Boom in home improvements
Many Brits also took the opportunity to spruce up their indoor and outdoor living spaces. After non-essential shops opened in June, spending at home improvement & DIY stores surged, driving an overall growth of 9.8 per cent year-on-year. Furniture stores also enjoyed an overall uplift of 5.3 per cent, as shoppers invested in big-ticket purchases.
Consumer escapism and pick-me-ups
Sports & outdoor retailers enjoyed significant growth in 2020, rising 7.2 per cent overall, with the temporary closure of gyms encouraging Brits to purchase workout equipment and seek new ways to exercise inside and outdoors.
Support for florists has also bloomed with purchases up 22.7 per cent as Brits treated themselves and showed friends and family from afar they were missed. Many also took up new hobbies and crafts (9.8 per cent rise) and added new companions to their households, with vets and pets seeing a 10.7 per cent uplift in 2020.
Raheel Ahmed, Head of Consumer Products, said: “2020 has accelerated many trends. E-commerce has seen huge growth, working from home has meant many are shopping more locally and experiences within the home, such as virtual work outs have become the norm. Spending within the retail, travel and hospitality sectors has been acutely impacted. However, we have also seen many businesses become more agile and move online and the demand for online groceries, digital entertainment and subscriptions has been huge. Home improvement, DIY & gardening have also seen a boost, as we all spend more time at home and near our local communities.

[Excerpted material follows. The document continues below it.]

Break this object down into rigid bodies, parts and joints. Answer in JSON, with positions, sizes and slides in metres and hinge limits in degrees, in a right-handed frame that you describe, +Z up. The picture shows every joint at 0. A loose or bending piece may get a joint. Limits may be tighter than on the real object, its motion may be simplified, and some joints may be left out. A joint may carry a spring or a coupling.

Hopefully with a vaccine being rolled out in 2021 we will see green shoots for the most severely impacted sectors. Having said that, some of the trends and changes we’ve seen in customer habits may be here to stay.”
Clare Bailey, Independent Retail Expert and founder of The Retail Champion, “Speaking to retailers, I am encouraged that many are continuing to shop where they live and support local businesses. Whilst those retailers who depended on commuters have been seriously impacted by the reduction in footfall this year, it’s encouraging to see that some of this spend has been transferred to local companies.”
“In addition, in such challenging times, many businesses have also been agile enough to adapt their local offering of products and services to support changing consumer demands. Despite the adversity this year has thrown into the mix, the positive connection which has grown between consumers and their local butchers, bakers or greengrocers is truly heartwarming and a trend I hope continues to thrive in 2021.”